■ **Dataset extract**:
####
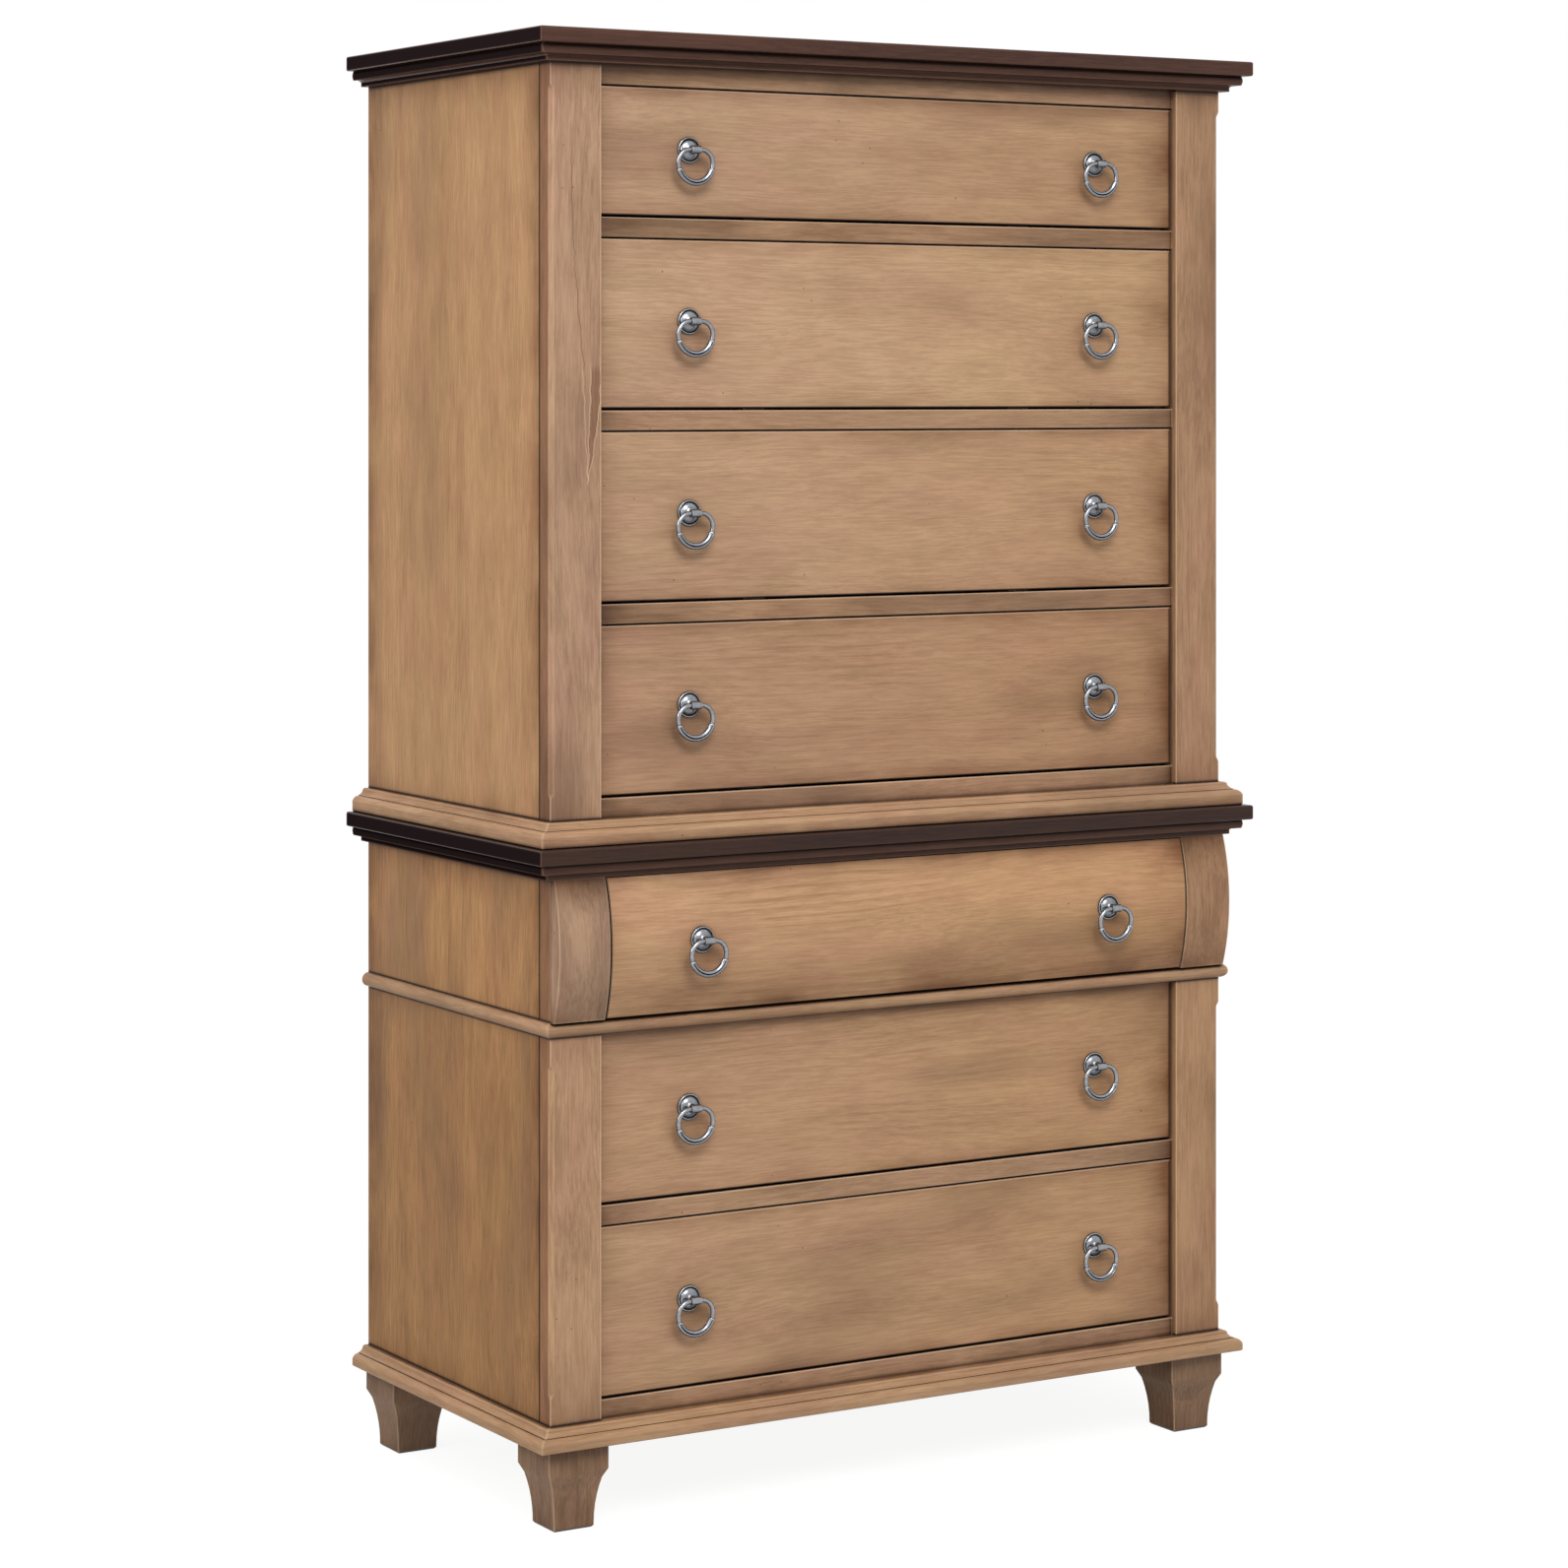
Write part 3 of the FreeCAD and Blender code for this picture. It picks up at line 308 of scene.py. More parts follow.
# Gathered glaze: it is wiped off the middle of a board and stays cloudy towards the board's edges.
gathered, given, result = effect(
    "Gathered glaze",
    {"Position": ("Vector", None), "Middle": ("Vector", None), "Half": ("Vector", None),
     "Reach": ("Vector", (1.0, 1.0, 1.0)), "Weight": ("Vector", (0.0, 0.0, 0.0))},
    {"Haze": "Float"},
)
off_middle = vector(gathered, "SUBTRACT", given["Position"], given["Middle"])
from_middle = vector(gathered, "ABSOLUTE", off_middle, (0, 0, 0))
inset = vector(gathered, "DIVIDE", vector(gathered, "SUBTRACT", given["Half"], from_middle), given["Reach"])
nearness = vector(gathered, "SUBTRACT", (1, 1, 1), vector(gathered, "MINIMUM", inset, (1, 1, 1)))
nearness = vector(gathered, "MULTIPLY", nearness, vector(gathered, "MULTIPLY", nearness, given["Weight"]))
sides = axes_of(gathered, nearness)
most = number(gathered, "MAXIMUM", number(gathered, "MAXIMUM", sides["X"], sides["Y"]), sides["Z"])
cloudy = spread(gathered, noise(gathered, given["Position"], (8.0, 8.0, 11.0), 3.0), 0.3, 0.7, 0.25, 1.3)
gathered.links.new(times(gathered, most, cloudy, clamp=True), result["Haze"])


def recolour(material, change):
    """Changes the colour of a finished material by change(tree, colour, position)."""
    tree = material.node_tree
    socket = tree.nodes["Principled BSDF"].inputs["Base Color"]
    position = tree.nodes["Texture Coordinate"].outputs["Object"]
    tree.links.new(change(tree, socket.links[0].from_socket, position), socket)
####
■ **The request**:
Go back to the listing above and please repeat it exactly.

■ **Final answer**:
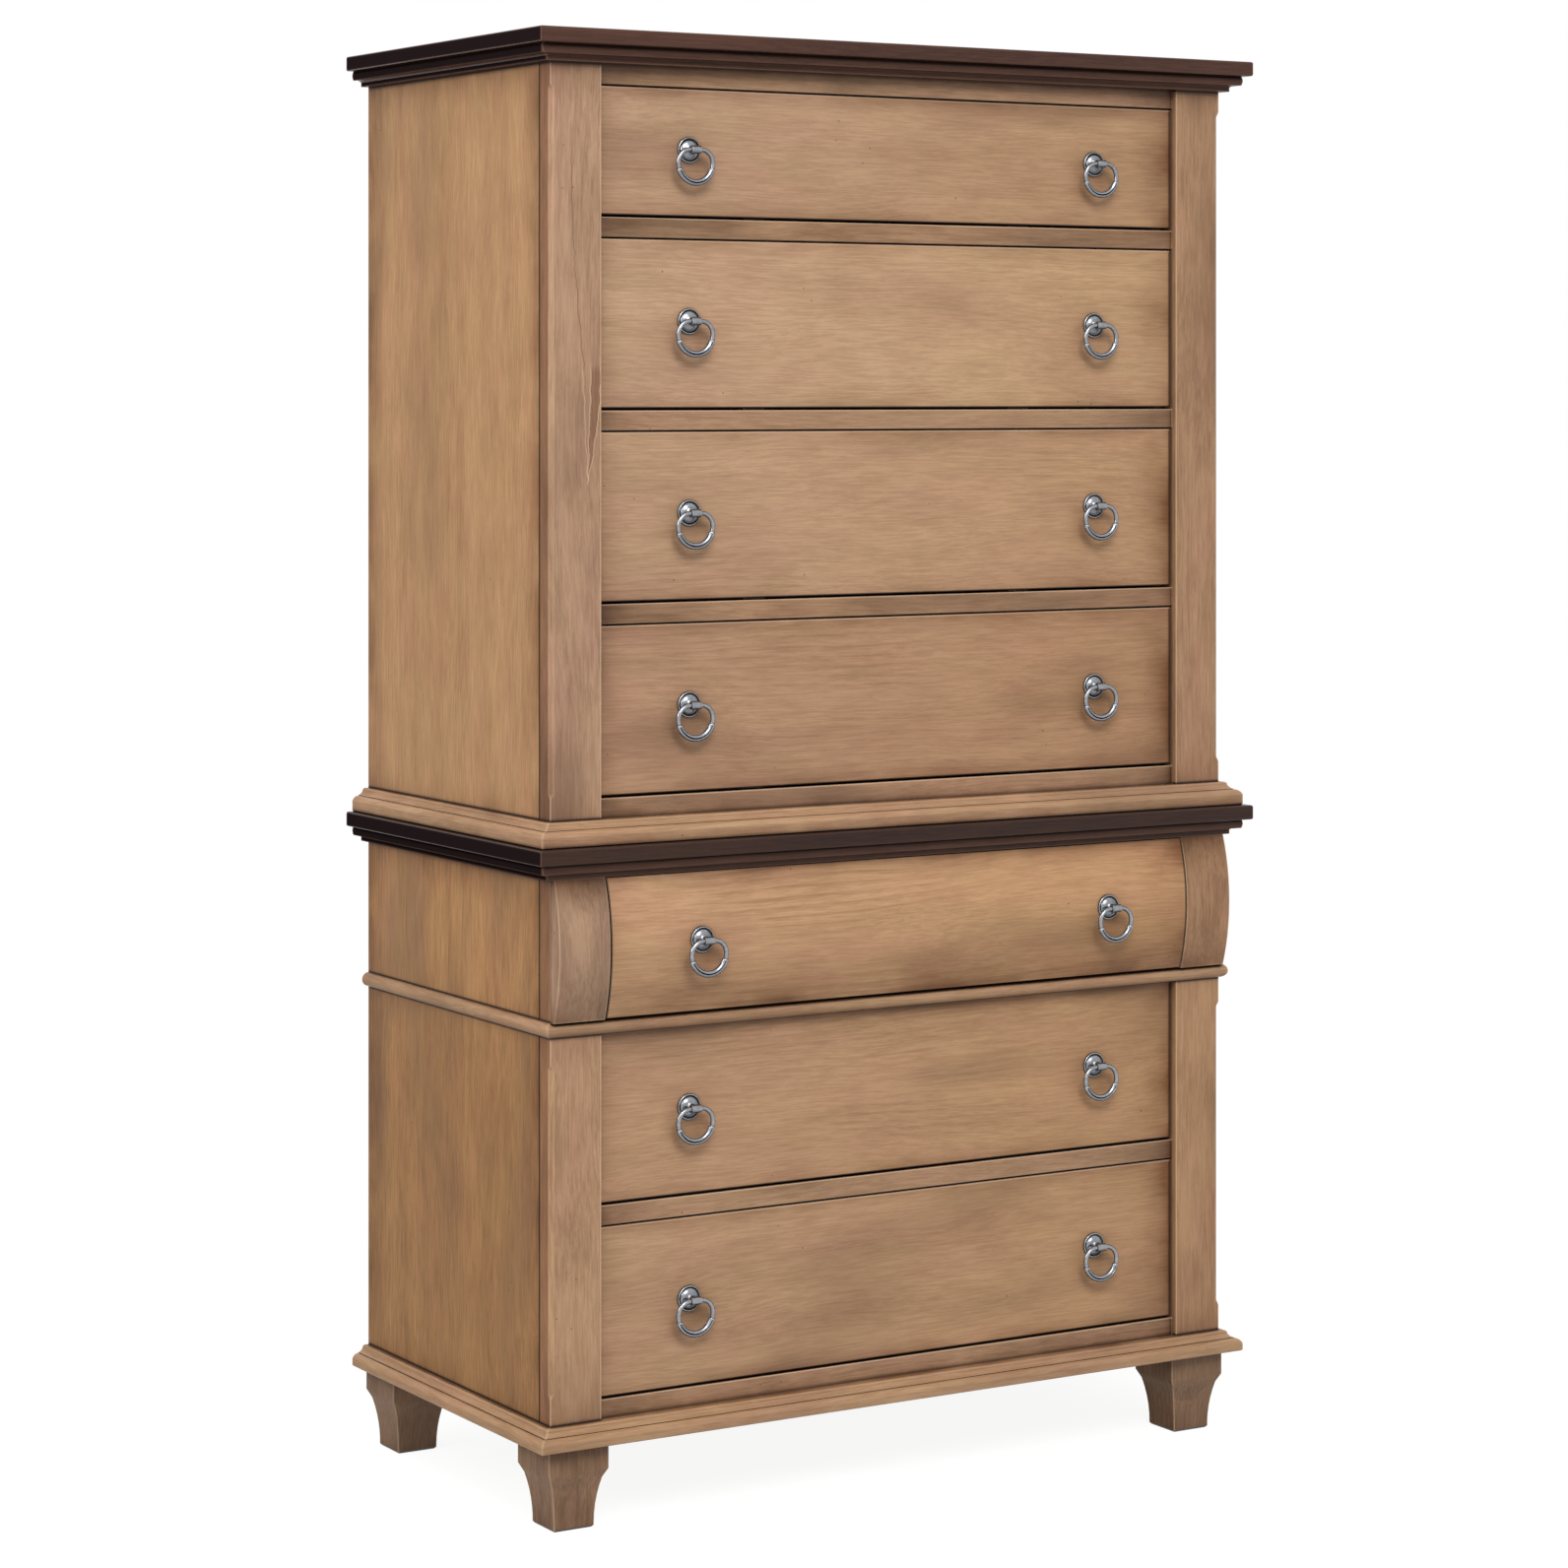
Write part 3 of the FreeCAD and Blender code for this picture. It picks up at line 308 of scene.py. More parts follow.
# Gathered glaze: it is wiped off the middle of a board and stays cloudy towards the board's edges.
gathered, given, result = effect(
    "Gathered glaze",
    {"Position": ("Vector", None), "Middle": ("Vector", None), "Half": ("Vector", None),
     "Reach": ("Vector", (1.0, 1.0, 1.0)), "Weight": ("Vector", (0.0, 0.0, 0.0))},
    {"Haze": "Float"},
)
off_middle = vector(gathered, "SUBTRACT", given["Position"], given["Middle"])
from_middle = vector(gathered, "ABSOLUTE", off_middle, (0, 0, 0))
inset = vector(gathered, "DIVIDE", vector(gathered, "SUBTRACT", given["Half"], from_middle), given["Reach"])
nearness = vector(gathered, "SUBTRACT", (1, 1, 1), vector(gathered, "MINIMUM", inset, (1, 1, 1)))
nearness = vector(gathered, "MULTIPLY", nearness, vector(gathered, "MULTIPLY", nearness, given["Weight"]))
sides = axes_of(gathered, nearness)
most = number(gathered, "MAXIMUM", number(gathered, "MAXIMUM", sides["X"], sides["Y"]), sides["Z"])
cloudy = spread(gathered, noise(gathered, given["Position"], (8.0, 8.0, 11.0), 3.0), 0.3, 0.7, 0.25, 1.3)
gathered.links.new(times(gathered, most, cloudy, clamp=True), result["Haze"])


def recolour(material, change):
    """Changes the colour of a finished material by change(tree, colour, position)."""
    tree = material.node_tree
    socket = tree.nodes["Principled BSDF"].inputs["Base Color"]
    position = tree.nodes["Texture Coordinate"].outputs["Object"]
    tree.links.new(change(tree, socket.links[0].from_socket, position), socket)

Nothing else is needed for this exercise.